You could pay anywhere between €50 and €150 per night depending on the season. On Booking.com, you’ll find the best hotels all cost over €100 per night in the historic city centre.
If you’re on a budget, there are always youth hostels. You can get a bed in a dormitory for around €25 for two.
Which are the best neighbourhoods in Lisbon?
There are four neighbourhoods in the city centre and two on the periphery that we should mention: Baixa, Chiado, Bairro Alto, Alfama, Belém, and Ajuda.
The Alfama is one of the oldest and prettiest neighbourhoods in Lisbon. (Source: Skitterphoto)
The Alfama neighbourhood is one of the most picturesque with its coloured buildings, narrow streets, bars and restaurants serving traditional dishes, and its small-town vibe.
Between 50,000 and 70,000 people died in an earthquake in Alfama in 1755. Despite this, the Castelo de São Jorge, one of the neighbourhoods most popular attractions, remained standing. This has left the area with a mix of modern and historic Moorish architecture.
Do you think that some of the buildings in Alfama look a bit dilapidated?
This is part of the area’s history. Under the Moorish rule in Portugal, the interiors of buildings were far more important than their exteriors as it would be considered superficial.
You can also visit the Baixa neighbourhood, the city’s beating commercial and touristy heart. Here you’ll find the Praça do Comércio and the Rua Augusta Arch. Accommodation might be quite dear here.
If you take the stairs or the funicular railway, you’ll arrive at Bairro Alto and Chiado, two complementary areas. The first is famous for its nightlife (it’s calm during the day) and the other for being busy during the day. Full of bars and shops and a young population, the beer and wine flow readily here.

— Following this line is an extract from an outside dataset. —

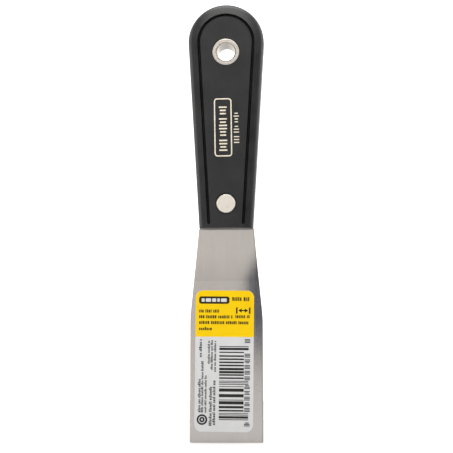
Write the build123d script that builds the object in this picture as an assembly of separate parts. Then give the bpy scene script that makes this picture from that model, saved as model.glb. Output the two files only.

Not a fan of being in the city centre?
Head along to Belém, with the Tower of Belém, the Jerónimos Monastery, and the Padrão dos Descobrimentos (Monument of Discoveries).
A 90-minute walk from the city centre, Belém offers another experience of Lisbon with its popular residential areas, particularly on the Ajuda side, and a fantastic view of the 25 de Abril Bridge!